**Goal**.
Please return the full listing below without altering anything.

**Provided information**.
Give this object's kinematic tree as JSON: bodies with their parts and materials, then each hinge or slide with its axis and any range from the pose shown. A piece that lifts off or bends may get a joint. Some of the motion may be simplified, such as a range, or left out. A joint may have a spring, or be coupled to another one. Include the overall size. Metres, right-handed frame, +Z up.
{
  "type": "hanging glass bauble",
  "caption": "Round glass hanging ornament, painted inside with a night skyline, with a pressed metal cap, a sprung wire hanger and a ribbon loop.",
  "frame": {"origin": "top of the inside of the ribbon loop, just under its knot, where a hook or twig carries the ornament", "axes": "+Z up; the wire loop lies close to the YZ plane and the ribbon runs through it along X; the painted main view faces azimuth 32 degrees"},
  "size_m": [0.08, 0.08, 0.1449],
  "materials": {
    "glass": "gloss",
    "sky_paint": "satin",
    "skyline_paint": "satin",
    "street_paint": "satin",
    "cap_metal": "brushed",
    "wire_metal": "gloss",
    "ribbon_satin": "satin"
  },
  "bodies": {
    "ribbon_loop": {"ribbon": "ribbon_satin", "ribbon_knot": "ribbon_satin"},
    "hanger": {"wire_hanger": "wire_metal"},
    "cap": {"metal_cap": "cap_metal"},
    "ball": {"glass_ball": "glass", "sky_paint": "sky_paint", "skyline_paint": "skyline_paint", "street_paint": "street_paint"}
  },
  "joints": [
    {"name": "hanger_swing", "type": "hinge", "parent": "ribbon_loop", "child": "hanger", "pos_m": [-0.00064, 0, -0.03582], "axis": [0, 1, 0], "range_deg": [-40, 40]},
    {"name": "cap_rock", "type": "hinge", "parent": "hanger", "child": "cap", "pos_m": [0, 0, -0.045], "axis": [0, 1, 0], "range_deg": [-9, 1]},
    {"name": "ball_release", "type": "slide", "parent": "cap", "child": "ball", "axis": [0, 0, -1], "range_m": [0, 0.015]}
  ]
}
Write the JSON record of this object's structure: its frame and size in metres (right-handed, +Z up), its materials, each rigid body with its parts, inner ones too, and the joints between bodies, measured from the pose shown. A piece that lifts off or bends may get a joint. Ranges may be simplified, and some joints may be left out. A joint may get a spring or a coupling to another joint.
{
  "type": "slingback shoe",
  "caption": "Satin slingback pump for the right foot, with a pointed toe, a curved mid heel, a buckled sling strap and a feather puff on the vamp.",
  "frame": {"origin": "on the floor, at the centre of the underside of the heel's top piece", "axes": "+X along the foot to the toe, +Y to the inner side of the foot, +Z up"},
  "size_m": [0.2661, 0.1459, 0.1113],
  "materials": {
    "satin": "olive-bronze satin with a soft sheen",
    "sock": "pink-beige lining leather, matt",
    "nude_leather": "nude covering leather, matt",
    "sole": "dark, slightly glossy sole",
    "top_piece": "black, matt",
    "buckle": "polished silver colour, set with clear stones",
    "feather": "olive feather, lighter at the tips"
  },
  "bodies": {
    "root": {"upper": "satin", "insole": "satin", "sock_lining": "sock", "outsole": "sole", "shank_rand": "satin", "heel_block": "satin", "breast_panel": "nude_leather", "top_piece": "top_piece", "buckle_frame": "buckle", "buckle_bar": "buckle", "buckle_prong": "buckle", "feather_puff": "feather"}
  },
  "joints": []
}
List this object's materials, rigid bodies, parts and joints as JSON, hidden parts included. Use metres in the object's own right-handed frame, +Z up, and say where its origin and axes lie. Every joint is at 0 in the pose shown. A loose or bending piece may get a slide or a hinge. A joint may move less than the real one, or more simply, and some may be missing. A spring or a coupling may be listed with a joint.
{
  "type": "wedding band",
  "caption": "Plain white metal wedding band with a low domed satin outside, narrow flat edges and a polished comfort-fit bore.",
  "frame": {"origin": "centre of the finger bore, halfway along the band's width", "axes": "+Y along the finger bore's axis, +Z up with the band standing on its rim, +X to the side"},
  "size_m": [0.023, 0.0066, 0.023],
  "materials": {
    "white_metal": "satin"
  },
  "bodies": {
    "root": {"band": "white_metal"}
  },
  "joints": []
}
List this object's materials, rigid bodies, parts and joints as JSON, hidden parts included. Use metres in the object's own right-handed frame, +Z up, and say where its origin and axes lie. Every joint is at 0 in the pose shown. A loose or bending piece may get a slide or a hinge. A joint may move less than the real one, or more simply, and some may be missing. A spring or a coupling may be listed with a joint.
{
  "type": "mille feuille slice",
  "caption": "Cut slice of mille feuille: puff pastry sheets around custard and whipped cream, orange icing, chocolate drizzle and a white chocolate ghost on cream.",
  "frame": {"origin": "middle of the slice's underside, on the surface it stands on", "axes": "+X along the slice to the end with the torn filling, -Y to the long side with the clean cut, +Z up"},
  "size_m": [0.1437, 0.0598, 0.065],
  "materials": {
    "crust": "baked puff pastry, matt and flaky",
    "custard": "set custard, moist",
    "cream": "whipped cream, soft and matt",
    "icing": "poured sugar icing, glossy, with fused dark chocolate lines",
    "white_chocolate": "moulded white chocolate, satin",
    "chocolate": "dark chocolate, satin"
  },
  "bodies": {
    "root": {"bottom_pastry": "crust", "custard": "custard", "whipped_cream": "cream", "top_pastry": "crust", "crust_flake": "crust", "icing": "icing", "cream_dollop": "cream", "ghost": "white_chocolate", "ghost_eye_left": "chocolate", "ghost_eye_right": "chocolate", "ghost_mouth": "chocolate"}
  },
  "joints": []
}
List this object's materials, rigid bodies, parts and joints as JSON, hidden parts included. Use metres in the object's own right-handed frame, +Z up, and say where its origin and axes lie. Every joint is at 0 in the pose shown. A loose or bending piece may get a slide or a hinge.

**Result for this task**.
Give this object's kinematic tree as JSON: bodies with their parts and materials, then each hinge or slide with its axis and any range from the pose shown. A piece that lifts off or bends may get a joint. Some of the motion may be simplified, such as a range, or left out. A joint may have a spring, or be coupled to another one. Include the overall size. Metres, right-handed frame, +Z up.
{
  "type": "hanging glass bauble",
  "caption": "Round glass hanging ornament, painted inside with a night skyline, with a pressed metal cap, a sprung wire hanger and a ribbon loop.",
  "frame": {"origin": "top of the inside of the ribbon loop, just under its knot, where a hook or twig carries the ornament", "axes": "+Z up; the wire loop lies close to the YZ plane and the ribbon runs through it along X; the painted main view faces azimuth 32 degrees"},
  "size_m": [0.08, 0.08, 0.1449],
  "materials": {
    "glass": "gloss",
    "sky_paint": "satin",
    "skyline_paint": "satin",
    "street_paint": "satin",
    "cap_metal": "brushed",
    "wire_metal": "gloss",
    "ribbon_satin": "satin"
  },
  "bodies": {
    "ribbon_loop": {"ribbon": "ribbon_satin", "ribbon_knot": "ribbon_satin"},
    "hanger": {"wire_hanger": "wire_metal"},
    "cap": {"metal_cap": "cap_metal"},
    "ball": {"glass_ball": "glass", "sky_paint": "sky_paint", "skyline_paint": "skyline_paint", "street_paint": "street_paint"}
  },
  "joints": [
    {"name": "hanger_swing", "type": "hinge", "parent": "ribbon_loop", "child": "hanger", "pos_m": [-0.00064, 0, -0.03582], "axis": [0, 1, 0], "range_deg": [-40, 40]},
    {"name": "cap_rock", "type": "hinge", "parent": "hanger", "child": "cap", "pos_m": [0, 0, -0.045], "axis": [0, 1, 0], "range_deg": [-9, 1]},
    {"name": "ball_release", "type": "slide", "parent": "cap", "child": "ball", "axis": [0, 0, -1], "range_m": [0, 0.015]}
  ]
}
Write the JSON record of this object's structure: its frame and size in metres (right-handed, +Z up), its materials, each rigid body with its parts, inner ones too, and the joints between bodies, measured from the pose shown. A piece that lifts off or bends may get a joint. Ranges may be simplified, and some joints may be left out. A joint may get a spring or a coupling to another joint.
{
  "type": "slingback shoe",
  "caption": "Satin slingback pump for the right foot, with a pointed toe, a curved mid heel, a buckled sling strap and a feather puff on the vamp.",
  "frame": {"origin": "on the floor, at the centre of the underside of the heel's top piece", "axes": "+X along the foot to the toe, +Y to the inner side of the foot, +Z up"},
  "size_m": [0.2661, 0.1459, 0.1113],
  "materials": {
    "satin": "olive-bronze satin with a soft sheen",
    "sock": "pink-beige lining leather, matt",
    "nude_leather": "nude covering leather, matt",
    "sole": "dark, slightly glossy sole",
    "top_piece": "black, matt",
    "buckle": "polished silver colour, set with clear stones",
    "feather": "olive feather, lighter at the tips"
  },
  "bodies": {
    "root": {"upper": "satin", "insole": "satin", "sock_lining": "sock", "outsole": "sole", "shank_rand": "satin", "heel_block": "satin", "breast_panel": "nude_leather", "top_piece": "top_piece", "buckle_frame": "buckle", "buckle_bar": "buckle", "buckle_prong": "buckle", "feather_puff": "feather"}
  },
  "joints": []
}
List this object's materials, rigid bodies, parts and joints as JSON, hidden parts included. Use metres in the object's own right-handed frame, +Z up, and say where its origin and axes lie. Every joint is at 0 in the pose shown. A loose or bending piece may get a slide or a hinge. A joint may move less than the real one, or more simply, and some may be missing. A spring or a coupling may be listed with a joint.
{
  "type": "wedding band",
  "caption": "Plain white metal wedding band with a low domed satin outside, narrow flat edges and a polished comfort-fit bore.",
  "frame": {"origin": "centre of the finger bore, halfway along the band's width", "axes": "+Y along the finger bore's axis, +Z up with the band standing on its rim, +X to the side"},
  "size_m": [0.023, 0.0066, 0.023],
  "materials": {
    "white_metal": "satin"
  },
  "bodies": {
    "root": {"band": "white_metal"}
  },
  "joints": []
}
List this object's materials, rigid bodies, parts and joints as JSON, hidden parts included. Use metres in the object's own right-handed frame, +Z up, and say where its origin and axes lie. Every joint is at 0 in the pose shown. A loose or bending piece may get a slide or a hinge. A joint may move less than the real one, or more simply, and some may be missing. A spring or a coupling may be listed with a joint.
{
  "type": "mille feuille slice",
  "caption": "Cut slice of mille feuille: puff pastry sheets around custard and whipped cream, orange icing, chocolate drizzle and a white chocolate ghost on cream.",
  "frame": {"origin": "middle of the slice's underside, on the surface it stands on", "axes": "+X along the slice to the end with the torn filling, -Y to the long side with the clean cut, +Z up"},
  "size_m": [0.1437, 0.0598, 0.065],
  "materials": {
    "crust": "baked puff pastry, matt and flaky",
    "custard": "set custard, moist",
    "cream": "whipped cream, soft and matt",
    "icing": "poured sugar icing, glossy, with fused dark chocolate lines",
    "white_chocolate": "moulded white chocolate, satin",
    "chocolate": "dark chocolate, satin"
  },
  "bodies": {
    "root": {"bottom_pastry": "crust", "custard": "custard", "whipped_cream": "cream", "top_pastry": "crust", "crust_flake": "crust", "icing": "icing", "cream_dollop": "cream", "ghost": "white_chocolate", "ghost_eye_left": "chocolate", "ghost_eye_right": "chocolate", "ghost_mouth": "chocolate"}
  },
  "joints": []
}
List this object's materials, rigid bodies, parts and joints as JSON, hidden parts included. Use metres in the object's own right-handed frame, +Z up, and say where its origin and axes lie. Every joint is at 0 in the pose shown. A loose or bending piece may get a slide or a hinge.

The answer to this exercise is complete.